**Problem to work on**
Copy each line exactly. Leave nothing out.

**Data rows**

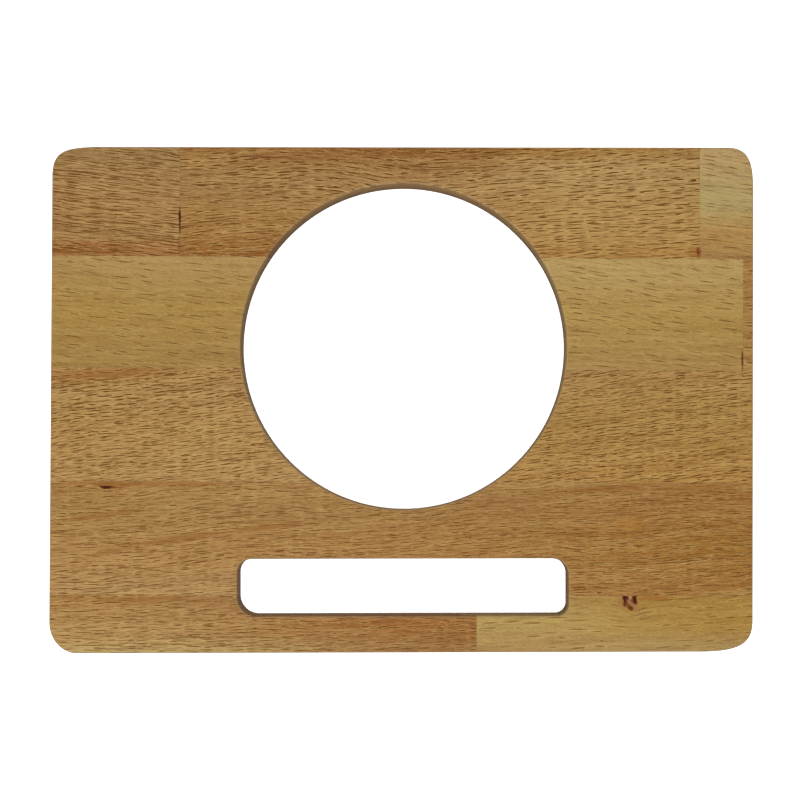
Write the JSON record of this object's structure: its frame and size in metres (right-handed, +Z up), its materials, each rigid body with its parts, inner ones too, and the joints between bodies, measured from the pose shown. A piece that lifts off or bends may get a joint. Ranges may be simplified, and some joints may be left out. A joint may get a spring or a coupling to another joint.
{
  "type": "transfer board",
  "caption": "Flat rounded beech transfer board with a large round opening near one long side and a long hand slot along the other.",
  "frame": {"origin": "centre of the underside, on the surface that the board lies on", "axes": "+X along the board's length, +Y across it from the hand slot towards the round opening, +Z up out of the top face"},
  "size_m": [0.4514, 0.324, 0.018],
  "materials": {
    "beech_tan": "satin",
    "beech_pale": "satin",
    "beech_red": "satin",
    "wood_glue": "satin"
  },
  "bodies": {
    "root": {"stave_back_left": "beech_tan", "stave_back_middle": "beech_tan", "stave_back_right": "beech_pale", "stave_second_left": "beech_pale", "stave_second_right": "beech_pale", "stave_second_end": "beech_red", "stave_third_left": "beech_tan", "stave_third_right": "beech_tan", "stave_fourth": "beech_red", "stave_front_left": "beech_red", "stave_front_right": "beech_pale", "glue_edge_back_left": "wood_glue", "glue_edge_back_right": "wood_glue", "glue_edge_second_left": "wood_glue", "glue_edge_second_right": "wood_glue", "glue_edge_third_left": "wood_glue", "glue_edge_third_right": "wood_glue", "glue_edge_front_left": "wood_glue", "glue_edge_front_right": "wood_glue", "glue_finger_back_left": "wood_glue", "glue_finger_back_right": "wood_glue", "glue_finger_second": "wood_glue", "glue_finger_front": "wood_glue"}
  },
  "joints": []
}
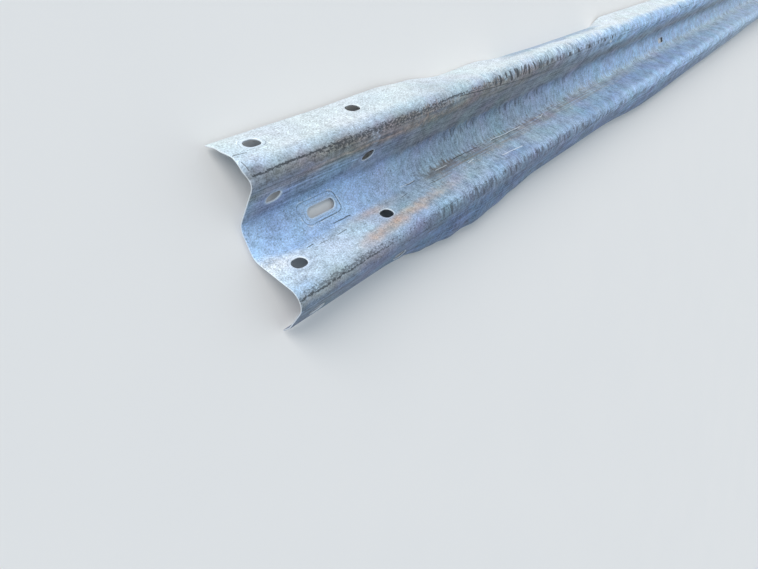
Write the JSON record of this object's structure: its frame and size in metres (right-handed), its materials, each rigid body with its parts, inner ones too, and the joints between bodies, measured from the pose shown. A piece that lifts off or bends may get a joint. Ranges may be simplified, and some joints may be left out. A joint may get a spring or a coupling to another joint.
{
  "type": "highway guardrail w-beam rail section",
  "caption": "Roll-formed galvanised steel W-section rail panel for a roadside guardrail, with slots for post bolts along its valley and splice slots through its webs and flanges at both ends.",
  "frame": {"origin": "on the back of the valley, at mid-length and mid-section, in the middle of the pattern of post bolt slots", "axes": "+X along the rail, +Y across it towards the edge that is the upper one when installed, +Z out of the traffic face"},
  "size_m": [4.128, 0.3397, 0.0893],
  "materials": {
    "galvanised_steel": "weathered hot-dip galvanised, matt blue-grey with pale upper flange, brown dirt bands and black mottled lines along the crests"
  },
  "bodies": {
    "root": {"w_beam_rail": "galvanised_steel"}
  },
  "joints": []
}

**Exercise solution**
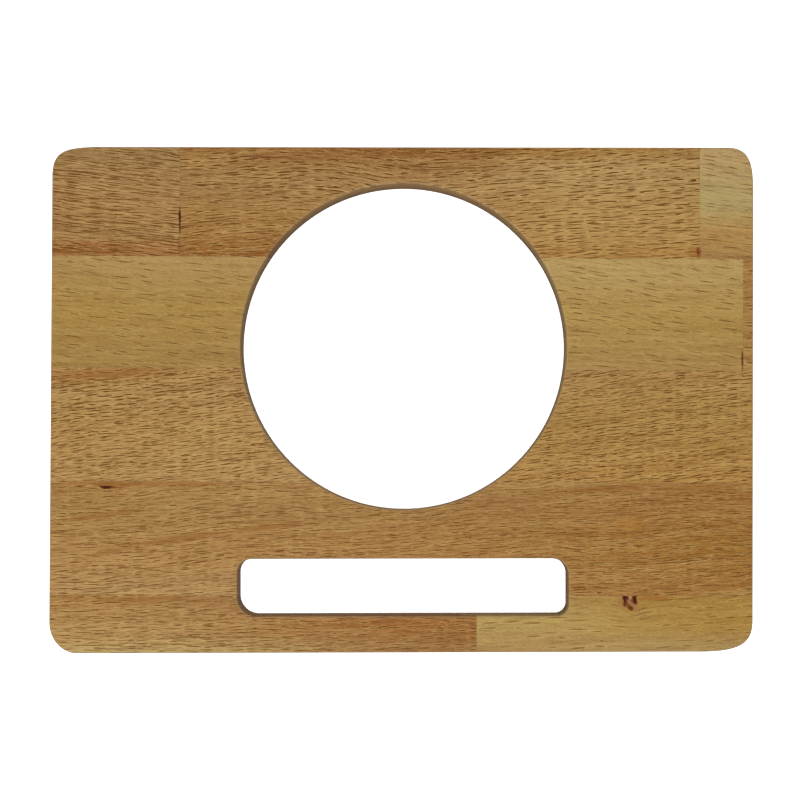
Write the JSON record of this object's structure: its frame and size in metres (right-handed, +Z up), its materials, each rigid body with its parts, inner ones too, and the joints between bodies, measured from the pose shown. A piece that lifts off or bends may get a joint. Ranges may be simplified, and some joints may be left out. A joint may get a spring or a coupling to another joint.
{
  "type": "transfer board",
  "caption": "Flat rounded beech transfer board with a large round opening near one long side and a long hand slot along the other.",
  "frame": {"origin": "centre of the underside, on the surface that the board lies on", "axes": "+X along the board's length, +Y across it from the hand slot towards the round opening, +Z up out of the top face"},
  "size_m": [0.4514, 0.324, 0.018],
  "materials": {
    "beech_tan": "satin",
    "beech_pale": "satin",
    "beech_red": "satin",
    "wood_glue": "satin"
  },
  "bodies": {
    "root": {"stave_back_left": "beech_tan", "stave_back_middle": "beech_tan", "stave_back_right": "beech_pale", "stave_second_left": "beech_pale", "stave_second_right": "beech_pale", "stave_second_end": "beech_red", "stave_third_left": "beech_tan", "stave_third_right": "beech_tan", "stave_fourth": "beech_red", "stave_front_left": "beech_red", "stave_front_right": "beech_pale", "glue_edge_back_left": "wood_glue", "glue_edge_back_right": "wood_glue", "glue_edge_second_left": "wood_glue", "glue_edge_second_right": "wood_glue", "glue_edge_third_left": "wood_glue", "glue_edge_third_right": "wood_glue", "glue_edge_front_left": "wood_glue", "glue_edge_front_right": "wood_glue", "glue_finger_back_left": "wood_glue", "glue_finger_back_right": "wood_glue", "glue_finger_second": "wood_glue", "glue_finger_front": "wood_glue"}
  },
  "joints": []
}
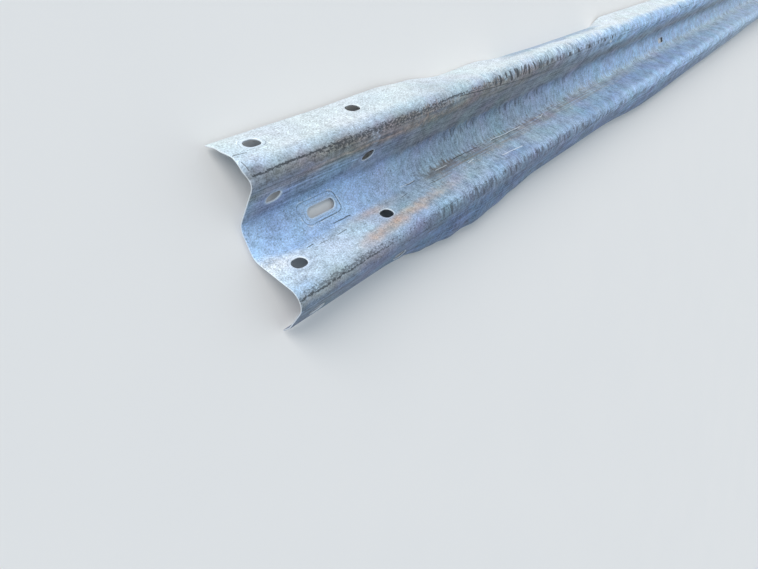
Write the JSON record of this object's structure: its frame and size in metres (right-handed), its materials, each rigid body with its parts, inner ones too, and the joints between bodies, measured from the pose shown. A piece that lifts off or bends may get a joint. Ranges may be simplified, and some joints may be left out. A joint may get a spring or a coupling to another joint.
{
  "type": "highway guardrail w-beam rail section",
  "caption": "Roll-formed galvanised steel W-section rail panel for a roadside guardrail, with slots for post bolts along its valley and splice slots through its webs and flanges at both ends.",
  "frame": {"origin": "on the back of the valley, at mid-length and mid-section, in the middle of the pattern of post bolt slots", "axes": "+X along the rail, +Y across it towards the edge that is the upper one when installed, +Z out of the traffic face"},
  "size_m": [4.128, 0.3397, 0.0893],
  "materials": {
    "galvanised_steel": "weathered hot-dip galvanised, matt blue-grey with pale upper flange, brown dirt bands and black mottled lines along the crests"
  },
  "bodies": {
    "root": {"w_beam_rail": "galvanised_steel"}
  },
  "joints": []
}